Topological States of Matter

My research program is focused on the study of elastic deformation and topological defects in two materials: graphene and topological insulators. In both systems at low energies the electrons have a nearly linear spectrum, i.e. they behave like relativistic fermions. This allows the study of the effects of defects and deformations on the dynamics of electrons trough the formalism of Dirac equation on curved space-time. In this setting it' s possible to derive correction to observables properties of the systems like the conductivity for example. In the case of graphene I have derived the contribution to conductivity in the Born approximation of the metric arising from the so-called bumps and made a comparison with the scattering on the gauge potential arising from the elastic deformation.
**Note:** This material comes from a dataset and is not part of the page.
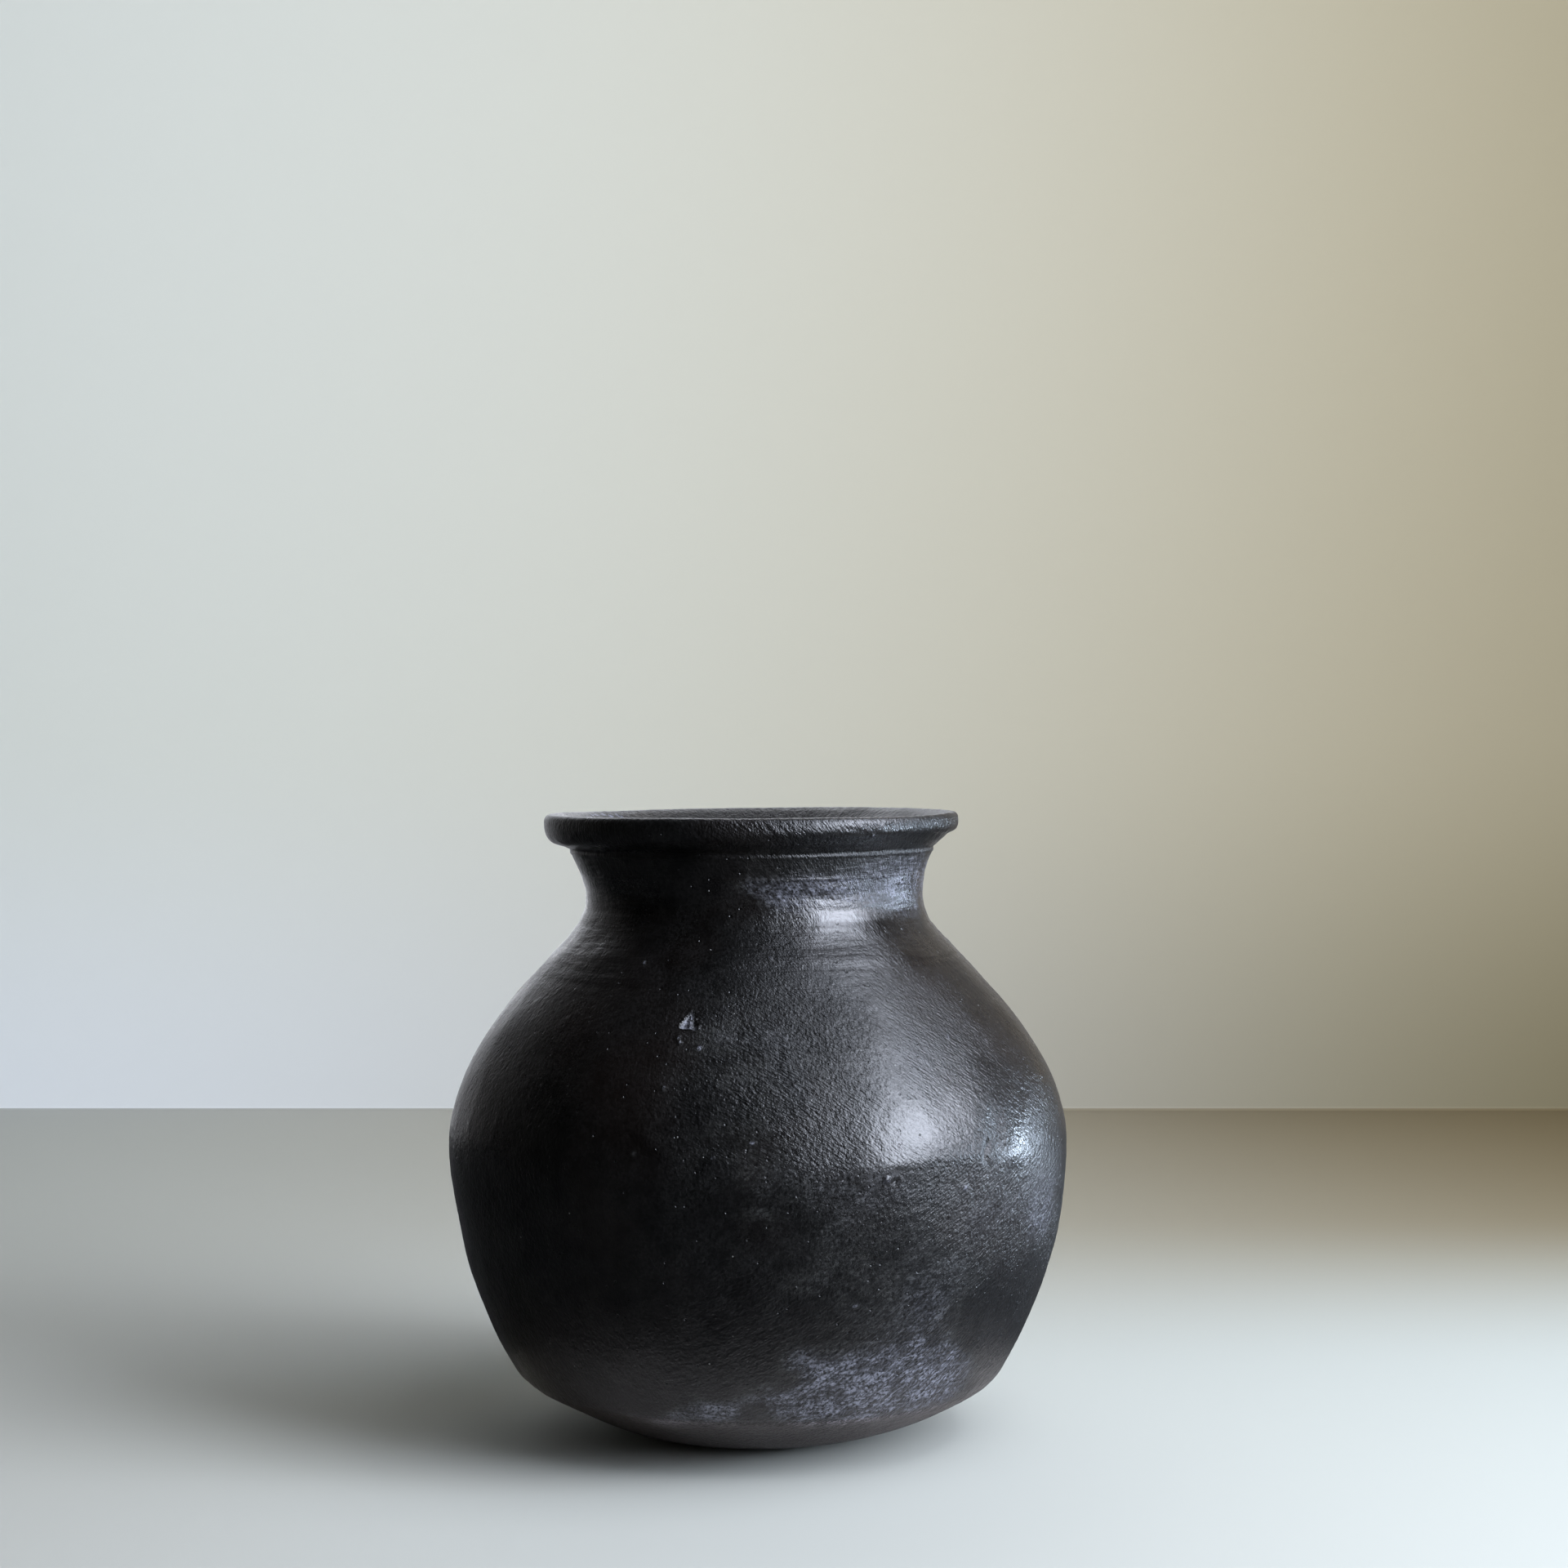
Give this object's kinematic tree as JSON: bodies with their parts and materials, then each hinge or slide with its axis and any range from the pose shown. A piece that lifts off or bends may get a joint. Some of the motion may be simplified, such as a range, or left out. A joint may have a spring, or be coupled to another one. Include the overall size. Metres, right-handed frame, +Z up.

A particular defect, the edge dislocation, is found to be a possible responsible for the behaviour of the conductivity at low energies. The topological insulators are a class of band insulators showing gapless edge states, capable of conduction. This situation is similar to Quantum Hall Effect, both physically and formally. Indeed, as in QHE topological invariants (Chern numbers) classify the behaviour of the material. I am thus focused on the study of these material both formally, on the ground of differential geometry, and physically, studying topological defect in topological insulators. Further investigation has been devoted to the analysis of electron-phonon interaction at the surface of a 3D TI, analysing superconductive instability.